HAM Radio 101

So, You’re Ready to Buy Your First HF Transceiver. Now What?

Whether you just got your license, or you have been in the hobby for a while, your interests may be leading you to explore the HF bands. For many of us, HF radio was the reason we got interested in the hobby in the first place.

There are a lot of things to think about when you are considering buying your first HF transceiver. With prices all over the place and so many features and options, it can be difficult to wrap your head around where to start. My goal with this article is not to compare each HF radio that is available today, but rather to create a foundation for you to decide what rig is the best choice for you. We will also look at some of the accessories that you will need to get started and help make your on-the-air adventure a success.

Budget—How much are you willing or able to spend on your new rig? You can spend hundreds or thousands of dollars. But remember, it’s not just the radio that you will be buying. You will need an antenna, a power supply, coax, and possibly other accessories such as a wattmeter, antenna tuner, antenna analyzer, lightning protection, and grounding. The list can almost seem endless. Many will start with an inexpensive rig and graduate to something else later, while others will want something with more features. Remember, more features equate to more money.

What rigs do your friends have?—One way to look for the right radio is to find out what your friends are using. This may give you the opportunity to sit down in front of the rig and put it through its paces. Ask questions like: What made you decide on this radio? Would you buy it again? What do you like or dislike about the rig?

Reviews—Reviews are a great way to find out information about radios you may be interested in. QST magazine, which is published by the American Radio Relay League (ARRL), regularly has reviews of new rigs. Another resource is YouTube. Channels such as Ham Radio Crash Course, Ham Radio 2.0, and a host of others have reviews from time to time. Still another resource is the internet. Websites such as eHam.net as well as forums on sites like RadioReference.com, in addition to occasional reviews on OnAllBands and customer feedback at DXEngineering.com, can provide insight into what other hams have experienced with a particular rig.

Where will you use your new rig?—Where do you plan to operate from? Are you the outdoor type who wants to take your rig into the field for Parks on the Air (POTA) or Summits on the air (SOTA)? Maybe you spend most of your day in your car and would like to operate mobile. Or perhaps you prefer the comforts of home and would rather operate indoors. Answering these questions will help you determine the rig that’s right for you at the present time.

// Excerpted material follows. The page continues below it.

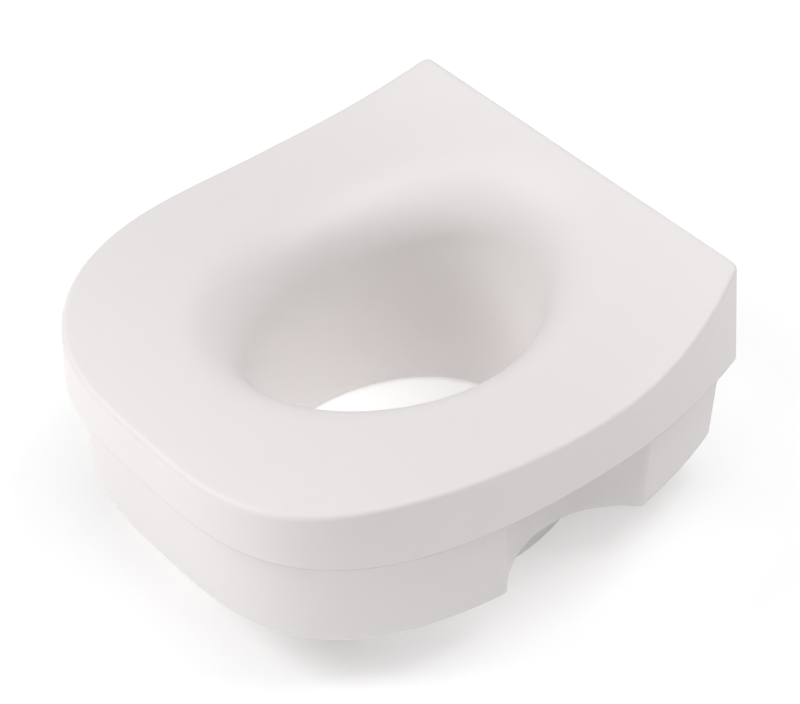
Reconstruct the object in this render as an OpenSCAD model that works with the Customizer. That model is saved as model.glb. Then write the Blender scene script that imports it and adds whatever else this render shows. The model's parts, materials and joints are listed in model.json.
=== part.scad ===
// Raised toilet seat: a soft moulded seat with its splash collar, on a riser
// block that rests on the bowl's rim, held by four sliding rim brackets.
// Millimetres. Origin: centre of the hole's lower end, on the plane that rests on the rim.
// +Z up, -Y to the nose, +X to the left side of a person who sits on it.

/* [Seat outline] */
// Width of the seat at its widest point
seat_w = 354; // [340:1:380]
// Width of the straight rear edge
rear_w = 304.5; // [290:0.5:320]
// Distance from the hole's centre back to the rear edge
rear_len = 162.5; // [160:0.5:175]
// Distance from the hole's centre forward to the nose
nose_len = 194.8; // [190:0.1:215]
// Distance of the widest point behind the hole's centre
wide_y = 25; // [10:1:30]
// Fullness of the front, along the seat (2 is an ellipse)
front_fullness = 2.56; // [2.2:0.01:3]
// Fullness of the front, across the seat (2 is an ellipse)
side_fullness = 3.3; // [2.6:0.01:3.6]
// Radius of the rear corners
corner_r = 7; // [3:0.5:10]

/* [Seat heights] */
// Height of the sitting surface over the rim, at its lowest
seat_h = 110; // [100:1:120]
// Height of the low crest near the nose, over the lowest point
crest_h = 7; // [3:0.1:9]
// Distance of that crest in front of the lowest point
crest_dist = 138; // [130:1:170]
// Distance of the lowest point behind the hole's centre
low_y = 24; // [5:1:30]
// Radius of the seat's upper edge
edge_r = 4; // [3:0.5:8]
// How far the seat's wall leans, so that it widens down to the seam, in degrees
wall_lean = 1.9; // [0:0.1:3]
// Height of the seam between seat and riser, at the nose
seam_front = 72; // [66:0.5:76]
// Height of that seam at the rear edge
seam_rear = 66; // [60:0.5:72]

/* [Hole and collar] */
// Width of the hole at its throat
hole_w = 158.8; // [150:0.1:165]
// Length of the hole at its throat
hole_len = 215; // [205:1:220]
// Distance of the throat's centre behind the centre of the lower end
hole_y = 6; // [0:0.5:7]
// Radius of the flared rim of the hole
flare_r = 39.3; // [34:0.1:41]
// Width of the hole at its lower end
outlet_w = 158; // [150:1:162]
// Length of the hole at its lower end
outlet_len = 200; // [190:1:210]
// Depth of the collar below the rim plane
collar_depth = 39.5; // [34:0.5:44]
// Width of the collar at its lower end
collar_w = 236; // [230:1:238]
// Length of the collar at its lower end
collar_len = 268; // [262:1:270]
// Taper of the collar, on each side
collar_taper = 2; // [1:0.5:2]
// Distance of the collar's centre behind the hole's centre
collar_y = 4; // [2:1:5]

/* [Riser] */
// How far the riser's upper edge is set in under the seat
riser_inset = 6.8; // [5:0.1:9]
// How far the riser's foot is set in under the seat
foot_inset = 9.9; // [9:0.1:12]
// Length of each side notch along the foot
notch_len = 118; // [100:1:125]
// Depth of each side notch
notch_depth = 29.7; // [22:0.1:30]
// Distance of the notches behind the hole's centre
notch_y = 13; // [5:1:20]

/* [Core and rim brackets] */
// Thickness of the rigid core ring
core_t = 9; // [6:1:12]
// Height of the core ring's underside over the rim plane
core_z = 20; // [19:0.5:22]
// How far a bracket slides outwards
bracket_travel = 15; // [5:1:15]
// Width of a bracket
bracket_w = 26; // [22:1:27]
// Thickness of a bracket's plate and jaw
bracket_t = 5; // [4:0.5:5]
// Depth of a bracket's jaw below the rim plane
jaw_depth = 36; // [25:1:37]
// Nominal thread of the clamp screws
screw_d = 8; // [6:1:8]
// Radius of a clamp knob
knob_r = 13; // [11:0.5:13.5]
// Radius of a rim pad
rim_pad_r = 9; // [6:0.5:9]

/* [Hidden] */

$fn = 64;
white = [0.93, 0.92, 0.91];
offwhite = [0.89, 0.88, 0.87];
wood = [0.76, 0.62, 0.43];
steel = [0.70, 0.71, 0.73];
rubber = [0.30, 0.30, 0.31];
plastic = [0.80, 0.80, 0.80];

bond_gap = 0.15;                  // glue line between the seat and the riser
bore_gap = 0.2;                   // room between the collar and the riser's bore
slide_gap = 0.2;                  // room above and below a bracket's plate
over = 1;                         // how far a cutter runs past the face it cuts

// Outline of the seat: points on one half, by stretch
front_steps = 22;
side_steps = 9;
corner_steps = 4;
rear_steps = 5;

// Rings of the seat's skin, by stretch
flare_steps = 8;
top_steps = 4;
edge_steps = 4;

// ---- plan outline -------------------------------------------------------

// Half widths and ends of the outline, set in by d on every side
function half_w(d) = seat_w / 2 - d;
function half_rear(d) = rear_w / 2 - d;
function rear_y(d) = rear_len - d;
function nose_y(d) = -nose_len + d;

// The side bows gently in from the widest point to the rear corner
function side_x(d, y) =
    let (t = (y - wide_y) / (rear_y(d) - wide_y))
    half_w(d) - (half_w(d) - half_rear(d)) * t * t;
function side_lean(d) = atan(2 * (half_w(d) - half_rear(d)) / (rear_y(d) - wide_y));

function front_points(d) = [
    for (i = [0:front_steps])
        let (a = 90 * pow(sin(90 * i / front_steps), 2))
        [half_w(d) * pow(sin(a), 2 / side_fullness),
         wide_y - (wide_y - nose_y(d)) * pow(cos(a), 2 / front_fullness)]
];

// The round corner starts where the side's offset meets the rear edge's offset
function corner_start_y(d) = rear_y(d) - corner_r * (1 - sin(side_lean(d)));
function corner_centre(d) =
    [side_x(d, corner_start_y(d)) - corner_r * cos(side_lean(d)), rear_y(d) - corner_r];

function side_points(d) = [
    for (i = [1:side_steps])
        let (y = wide_y + (corner_start_y(d) - wide_y) * i / side_steps)
        [side_x(d, y), y]
];

function corner_points(d) = [
    for (i = [1:corner_steps])
        let (a = side_lean(d) + (90 - side_lean(d)) * i / corner_steps)
        corner_centre(d) + corner_r * [cos(a), sin(a)]
];

function rear_points(d) = [
    for (i = [1:rear_steps]) [corner_centre(d).x * (1 - i / rear_steps), rear_y(d)]
];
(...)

Features—Selecting a new rig can feel overwhelming. Radios today offer a wide variety of features. Ask yourself: What features do you want in your new rig? Do you prefer a rig that covers HF and the VHF/UHF bands all in one box? Do you want a 100-watt radio or is the challenge of QRP (low power) more your speed? How about a panadapter or a rig with two receivers? Should your new rig have a built-in sound card? How about a built-in antenna tuner?

Antennas—Your antenna is the most important part of your radio. Some would say that it is literally 90 percent of your radio. A good antenna will give you hours of fun with your new rig while a poor antenna may leave you frustrated. 

There are plenty of antennas to choose from, but it will come down to how much property you have to work with, your budget, what your spouse will agree to, and whether or not you live in an HOA. If you do live in an HOA, check out the HOA Ham YouTube channel for ideas on what may work in your situation or contact the experienced hams at DX Engineering to discuss your options. If you live in a house, depending on how much space you have, you may have a number of choices such as a vertical, an end fed, or a dipole. Or you can go all in and put up a tower and a Yagi. As the saying goes, bigger is better. In the world of antennas, higher is often better as well.

If you live in an apartment, you will be much more limited in what you can do. If you have a porch or a balcony, you may be able to put up something temporary like a portable vertical or a small portable loop.

Find an Elmer—Ham radio is a global community. By joining a local club, you can connect with experienced hams who can give you advice, provide mentorship, and help you choose the best equipment for your station.

Borrow a Radio—You may be lucky enough to have a friend who has an extra radio that they are willing to lend to you or a local club that has a loaner radio. If so, this is a great way to get on the air and see what HF is all about. Borrowing a rig can help you learn more about how HF rigs work as well as what bands are open and when.

Remember, you are not just buying a radio—you are building a system. From the radio to the power supply to the coax and the antenna, all these things work together to transmit your signal across the country and the world.

If you still are not sure what you want, consider purchasing an inexpensive transceiver. Once you spend some time on the air, you will have a better idea if the rig you purchased is the right rig for you or if an upgrade is in your future. This is what you worked so hard for when you were studying for your license. As you make contacts with other hams, you will begin to develop a sense of what works and what doesn’t. Over time you will be able to learn what changes you may want to make to improve your station. Now get on the air and have fun!